--- Start Material ---
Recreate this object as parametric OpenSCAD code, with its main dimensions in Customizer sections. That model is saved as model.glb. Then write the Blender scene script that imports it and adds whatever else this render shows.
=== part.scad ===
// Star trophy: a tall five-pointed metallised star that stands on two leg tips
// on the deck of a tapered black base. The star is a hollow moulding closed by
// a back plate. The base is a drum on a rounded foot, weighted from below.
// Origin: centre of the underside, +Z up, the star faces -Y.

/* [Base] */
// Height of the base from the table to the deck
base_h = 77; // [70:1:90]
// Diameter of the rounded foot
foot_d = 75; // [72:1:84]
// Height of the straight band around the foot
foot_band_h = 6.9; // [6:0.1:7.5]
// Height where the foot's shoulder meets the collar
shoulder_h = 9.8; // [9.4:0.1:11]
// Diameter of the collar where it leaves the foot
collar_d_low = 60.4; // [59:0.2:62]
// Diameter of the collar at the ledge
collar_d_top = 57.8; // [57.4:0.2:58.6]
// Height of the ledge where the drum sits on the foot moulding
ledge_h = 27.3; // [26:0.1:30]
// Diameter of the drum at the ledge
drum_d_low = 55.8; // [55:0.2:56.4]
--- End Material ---
> [Task to complete]
Report the number of lines holding the string "that", without any other words.

> [Answer to the exercise]
2